CANBERRA (XINHUA) - Race relations in Australia are at their worst level in years, Race Discrimination Commissioner Tim Soutphommasane has said.
Mr Soutphommasane, whose five-year term in office ends in August, said that panic over African gangs in Melbourne had prompted the worst prejudice and racism he has witnessed during his tenure.
"The panic about African youth crime has undoubtedly done significant damage to racial harmony in Melbourne and Australian society more generally," he told Fairfax Media on Monday (April 23).
"There is never anything to be gained from focusing excessively on ethnicity and race around discussions around crime - there is very little to be gained from having race-based panic."
Mr Soutphommasane said that federal politicians were exacerbating the discord for their own personal gain.
Home Affairs Minister Peter Dutton drew criticism in 2017 when he claimed that Melbournians were avoiding going out after dark for fear of being targeted by African gangs.
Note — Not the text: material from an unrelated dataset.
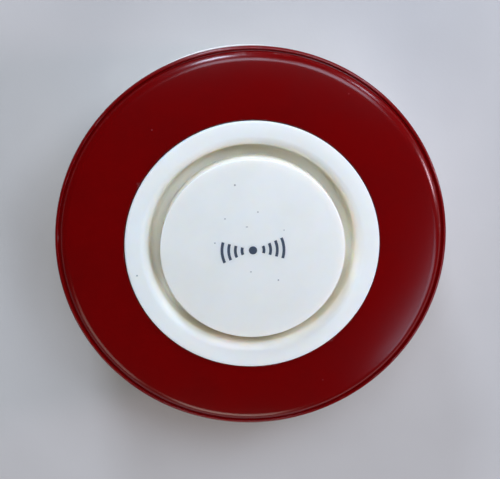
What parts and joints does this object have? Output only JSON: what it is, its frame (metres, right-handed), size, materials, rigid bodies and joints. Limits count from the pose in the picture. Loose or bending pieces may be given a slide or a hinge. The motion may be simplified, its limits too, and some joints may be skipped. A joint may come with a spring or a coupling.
{
  "type": "indoor alarm siren",
  "caption": "Round battery-powered indoor alarm siren: red flash lens ring, white horn with annular sound groove and raised disc, on a bayonet wall plate.",
  "frame": {"origin": "centre of the wall plate's back face, on the surface that it rests on", "axes": "+Z from the wall plate to the front of the siren, +X to the right of someone facing the front"},
  "size_m": [0.12, 0.12, 0.042],
  "materials": {
    "white_abs": "fine satin moulded white",
    "red_lens": "satin tinted red",
    "cell_jacket": "printed film, plain",
    "spring_steel": "nickel plated",
    "screw_steel": "zinc plated",
    "circuit_board": "green solder mask",
    "black_plastic": "moulded black",
    "shield_tin": "tinned sheet",
    "copper_wire": "bare copper",
    "brass_sheet": "rolled brass",
    "ceramic": "silvered ceramic",
    "gasket_rubber": "soft black rubber",
    "lamp_resin": "clear resin over phosphor"
  },
  "bodies": {
    "wall_plate": {"mounting_plate": "white_abs"},
    "siren": {"rear_housing": "white_abs", "battery_cover": "white_abs", "battery_cover_screw": "screw_steel", "battery_cell_1": "cell_jacket", "battery_cell_2": "cell_jacket", "battery_cell_3": "cell_jacket", "battery_cell_4": "cell_jacket", "battery_springs": "spring_steel", "battery_plates": "spring_steel", "main_board": "circuit_board", "board_screws": "screw_steel", "flash_leds": "lamp_resin", "inductor": "black_plastic", "capacitor": "shield_tin", "controller_chip": "black_plastic", "radio_module": "shield_tin", "antenna": "copper_wire", "light_reflector": "white_abs", "piezo_case": "black_plastic", "piezo_diaphragm": "brass_sheet", "piezo_ceramic": "ceramic", "diaphragm_gasket": "gasket_rubber", "piezo_pins": "spring_steel", "front_horn": "white_abs", "deflector_disc": "white_abs", "siren_lens": "red_lens", "housing_screws": "screw_steel", "tamper_switch": "black_plastic", "link_switch": "black_plastic"},
    "tamper": {"tamper_plunger": "black_plastic", "tamper_spring": "spring_steel"},
    "button": {"link_button": "black_plastic"}
  },
  "joints": [
    {"name": "bayonet_twist", "type": "hinge", "parent": "wall_plate", "child": "siren", "pos_m": [0, 0, 0.0027], "axis": [0, 0, 1], "range_deg": [0, 15]},
    {"name": "tamper_press", "type": "slide", "parent": "siren", "child": "tamper", "axis": [0, 0, 1], "range_m": [0, 0.001], "stiffness_N_per_m": 400, "springref_m": -0.0013, "deforming": ["tamper_spring"]},
    {"name": "link_button_press", "type": "slide", "parent": "siren", "child": "button", "axis": [0, 0, 1], "range_m": [0, 0.0008], "stiffness_N_per_m": 1200, "springref_m": -0.0004}
  ]
}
"The most dangerous thing for politicians to do is to single out a particular community and direct hostility towards them," Mr Soutphommasane said.
"If you were to delve into criminal offending and look at the causes behind that, social and economic disadvantage is a much larger driving force behind offending than race or ethnicity," he added.
"But if you look at the reporting and coverage in recent months, that is not the impression you would get."
Data released by Victoria's Crime Statistics Agency earlier this month revealed that 84 per cent of chronic criminal offenders in the state were born in Australia.
Overall, Victoria's crime rate dropped 9.9 per cent in 2017.